В диалог вклинивается старшина сверхсрочной службы Василь, который стоит третьим в нашем списке.

— С Николаем всё понятно, он мог сгореть в танке или утонуть в реке, а чтобы ты сказал, Семён, на мой счёт? Я служу в военном оркестре, «дую в дуду» и никаких смертельных опасностей рядом со мной нет. Афганистан по мне не плачет, а плаваю я хорошо…

Василь не застаёт меня своим вопросом врасплох.

— Ты мог бы, к примеру, попасть, идя по дороге на службу, под колеса десятитонного грузовика, а сейчас не попадёшь, — говорю я ему.

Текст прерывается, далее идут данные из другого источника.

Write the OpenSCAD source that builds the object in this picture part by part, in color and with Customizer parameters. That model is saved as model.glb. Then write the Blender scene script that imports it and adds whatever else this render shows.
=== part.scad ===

— Да уж. С твоей, Семён, философией на курьёзы жизни не посетуешь, — ухмыляясь, замечает он.

То, что случилось с Василем, вообще тяжело даётся объяснению и пониманию. Он случайно наколол себе палец, который затем привёл к заражению крови. На момент моего прибытия в палату он лишился четырёх фаланг на пальцах обеих рук.

— Кстати, а что ты скажешь про Бекдурды? — спрашивает он.

Я задумываюсь на мгновение. Но тут Бекдурды сам поспешает ко мне на помощь.

— Я мусульманин и, видимо, понадобился аллаху для его дел на небесах, но для начала он решил испытать меня, чтобы узнать сильный ли я духом…

В палате воцаряется безмолвие. Каждый задумывается о чём-то своём. О своём, видимо, задумается и последний в нашем «списке несчастных» — молодой солдат из автотранспортной роты. Мы не зовём его по имени, потому как с презрением относимся к таким людям, как он. Этот бедолага с целью уклонения от службы в армии сам нанёс себе увечье. Он сначала проглотил иглу, затем гвоздь, а в завершение оконный шпингалет.

Он хотел, чтобы ему сделали операцию на желудке, а затем комиссовали. Ему якобы было тяжело бегать кроссы, однако следствие потом установит, что он по показанным результатам был в роте в десятке лучших бегунов. Военным трибуналом он будет осуждён на четыре года и семь месяцев колонии общего режима.